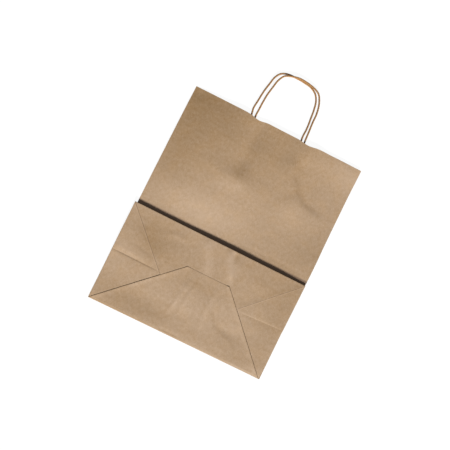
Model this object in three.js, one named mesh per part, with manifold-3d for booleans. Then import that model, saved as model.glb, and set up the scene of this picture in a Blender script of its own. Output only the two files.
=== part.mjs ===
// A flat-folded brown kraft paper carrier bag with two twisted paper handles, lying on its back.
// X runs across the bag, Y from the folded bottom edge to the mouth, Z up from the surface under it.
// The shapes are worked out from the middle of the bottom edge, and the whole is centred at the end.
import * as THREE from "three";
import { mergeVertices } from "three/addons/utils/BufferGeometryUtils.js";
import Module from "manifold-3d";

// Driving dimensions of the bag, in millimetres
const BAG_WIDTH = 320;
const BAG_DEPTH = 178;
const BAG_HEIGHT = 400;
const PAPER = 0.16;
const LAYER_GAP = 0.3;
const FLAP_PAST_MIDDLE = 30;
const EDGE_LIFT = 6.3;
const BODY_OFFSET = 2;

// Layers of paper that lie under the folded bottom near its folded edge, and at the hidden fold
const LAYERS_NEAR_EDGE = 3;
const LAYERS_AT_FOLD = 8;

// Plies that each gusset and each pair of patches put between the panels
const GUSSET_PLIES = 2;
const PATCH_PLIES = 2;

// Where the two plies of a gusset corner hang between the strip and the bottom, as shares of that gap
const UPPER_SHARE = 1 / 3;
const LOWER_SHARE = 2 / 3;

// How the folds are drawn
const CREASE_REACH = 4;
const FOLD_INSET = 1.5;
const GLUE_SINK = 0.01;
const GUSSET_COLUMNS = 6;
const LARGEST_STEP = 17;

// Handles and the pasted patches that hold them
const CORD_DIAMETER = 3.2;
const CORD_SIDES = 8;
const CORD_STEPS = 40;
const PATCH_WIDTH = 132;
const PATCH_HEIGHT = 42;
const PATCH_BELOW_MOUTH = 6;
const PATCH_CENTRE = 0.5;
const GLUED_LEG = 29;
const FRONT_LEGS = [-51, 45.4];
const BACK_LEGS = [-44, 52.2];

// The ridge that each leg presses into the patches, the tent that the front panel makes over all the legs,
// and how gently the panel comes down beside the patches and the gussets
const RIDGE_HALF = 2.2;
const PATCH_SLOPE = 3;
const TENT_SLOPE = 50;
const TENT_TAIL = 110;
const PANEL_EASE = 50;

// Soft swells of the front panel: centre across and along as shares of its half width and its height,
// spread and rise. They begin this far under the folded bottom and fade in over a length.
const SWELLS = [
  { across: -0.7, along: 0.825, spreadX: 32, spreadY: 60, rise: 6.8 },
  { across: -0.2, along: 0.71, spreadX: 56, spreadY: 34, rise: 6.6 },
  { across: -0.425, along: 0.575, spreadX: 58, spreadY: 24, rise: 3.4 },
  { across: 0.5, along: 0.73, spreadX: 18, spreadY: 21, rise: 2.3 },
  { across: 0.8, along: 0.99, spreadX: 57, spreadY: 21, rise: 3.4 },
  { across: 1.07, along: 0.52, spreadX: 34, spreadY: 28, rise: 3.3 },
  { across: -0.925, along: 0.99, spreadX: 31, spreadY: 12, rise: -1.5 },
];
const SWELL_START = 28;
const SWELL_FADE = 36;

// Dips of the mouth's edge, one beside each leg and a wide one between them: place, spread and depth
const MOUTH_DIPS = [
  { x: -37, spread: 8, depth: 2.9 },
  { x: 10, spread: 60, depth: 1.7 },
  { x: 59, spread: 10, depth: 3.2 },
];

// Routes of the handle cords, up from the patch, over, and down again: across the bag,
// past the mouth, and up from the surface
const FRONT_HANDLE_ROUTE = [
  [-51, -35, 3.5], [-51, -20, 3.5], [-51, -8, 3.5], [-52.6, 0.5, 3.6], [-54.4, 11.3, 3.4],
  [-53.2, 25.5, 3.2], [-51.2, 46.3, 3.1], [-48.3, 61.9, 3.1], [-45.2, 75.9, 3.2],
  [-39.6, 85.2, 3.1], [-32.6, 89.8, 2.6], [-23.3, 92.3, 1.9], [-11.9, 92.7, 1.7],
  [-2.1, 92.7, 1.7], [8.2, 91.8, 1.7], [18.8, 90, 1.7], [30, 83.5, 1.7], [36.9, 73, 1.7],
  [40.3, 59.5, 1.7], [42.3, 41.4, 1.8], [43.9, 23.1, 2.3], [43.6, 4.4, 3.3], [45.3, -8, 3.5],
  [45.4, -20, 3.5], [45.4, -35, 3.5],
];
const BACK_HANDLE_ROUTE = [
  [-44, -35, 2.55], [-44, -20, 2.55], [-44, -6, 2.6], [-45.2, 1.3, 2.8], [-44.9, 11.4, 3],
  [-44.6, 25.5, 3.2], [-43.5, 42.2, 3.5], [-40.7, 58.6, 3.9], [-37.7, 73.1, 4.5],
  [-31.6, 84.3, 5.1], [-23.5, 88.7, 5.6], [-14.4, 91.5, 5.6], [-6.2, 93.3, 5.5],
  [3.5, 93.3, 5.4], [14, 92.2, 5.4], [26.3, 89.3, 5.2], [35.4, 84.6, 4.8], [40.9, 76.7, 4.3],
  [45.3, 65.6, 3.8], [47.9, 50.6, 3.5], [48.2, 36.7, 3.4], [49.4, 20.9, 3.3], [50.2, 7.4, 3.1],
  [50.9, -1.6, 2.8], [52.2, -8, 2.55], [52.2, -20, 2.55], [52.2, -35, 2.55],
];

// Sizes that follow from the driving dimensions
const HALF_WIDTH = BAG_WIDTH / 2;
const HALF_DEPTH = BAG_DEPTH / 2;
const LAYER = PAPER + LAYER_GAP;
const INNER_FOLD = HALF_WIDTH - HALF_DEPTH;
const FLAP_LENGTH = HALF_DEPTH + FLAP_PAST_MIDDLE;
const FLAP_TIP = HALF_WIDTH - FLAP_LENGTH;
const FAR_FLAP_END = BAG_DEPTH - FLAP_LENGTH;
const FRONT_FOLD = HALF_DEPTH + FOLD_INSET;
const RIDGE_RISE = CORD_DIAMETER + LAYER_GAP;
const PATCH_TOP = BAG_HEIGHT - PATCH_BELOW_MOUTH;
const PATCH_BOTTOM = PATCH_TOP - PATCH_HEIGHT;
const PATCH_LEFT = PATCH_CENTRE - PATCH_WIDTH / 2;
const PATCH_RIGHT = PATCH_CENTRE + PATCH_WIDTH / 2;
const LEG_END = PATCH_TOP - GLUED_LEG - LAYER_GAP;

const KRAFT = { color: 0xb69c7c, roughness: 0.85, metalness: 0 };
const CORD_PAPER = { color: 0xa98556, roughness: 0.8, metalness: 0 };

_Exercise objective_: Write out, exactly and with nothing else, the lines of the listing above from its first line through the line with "const LOWER_SHARE = 2 / 3;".

_Task result_:
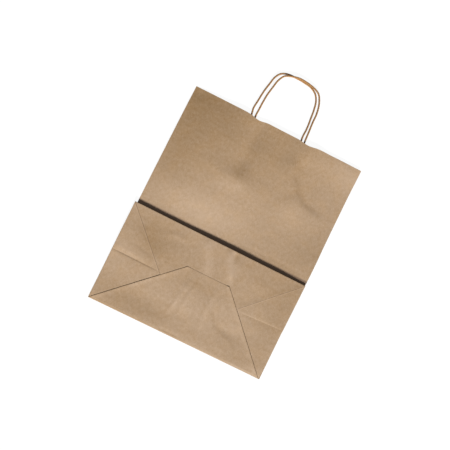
Model this object in three.js, one named mesh per part, with manifold-3d for booleans. Then import that model, saved as model.glb, and set up the scene of this picture in a Blender script of its own. Output only the two files.
=== part.mjs ===
// A flat-folded brown kraft paper carrier bag with two twisted paper handles, lying on its back.
// X runs across the bag, Y from the folded bottom edge to the mouth, Z up from the surface under it.
// The shapes are worked out from the middle of the bottom edge, and the whole is centred at the end.
import * as THREE from "three";
import { mergeVertices } from "three/addons/utils/BufferGeometryUtils.js";
import Module from "manifold-3d";

// Driving dimensions of the bag, in millimetres
const BAG_WIDTH = 320;
const BAG_DEPTH = 178;
const BAG_HEIGHT = 400;
const PAPER = 0.16;
const LAYER_GAP = 0.3;
const FLAP_PAST_MIDDLE = 30;
const EDGE_LIFT = 6.3;
const BODY_OFFSET = 2;

// Layers of paper that lie under the folded bottom near its folded edge, and at the hidden fold
const LAYERS_NEAR_EDGE = 3;
const LAYERS_AT_FOLD = 8;

// Plies that each gusset and each pair of patches put between the panels
const GUSSET_PLIES = 2;
const PATCH_PLIES = 2;

// Where the two plies of a gusset corner hang between the strip and the bottom, as shares of that gap
const UPPER_SHARE = 1 / 3;
const LOWER_SHARE = 2 / 3;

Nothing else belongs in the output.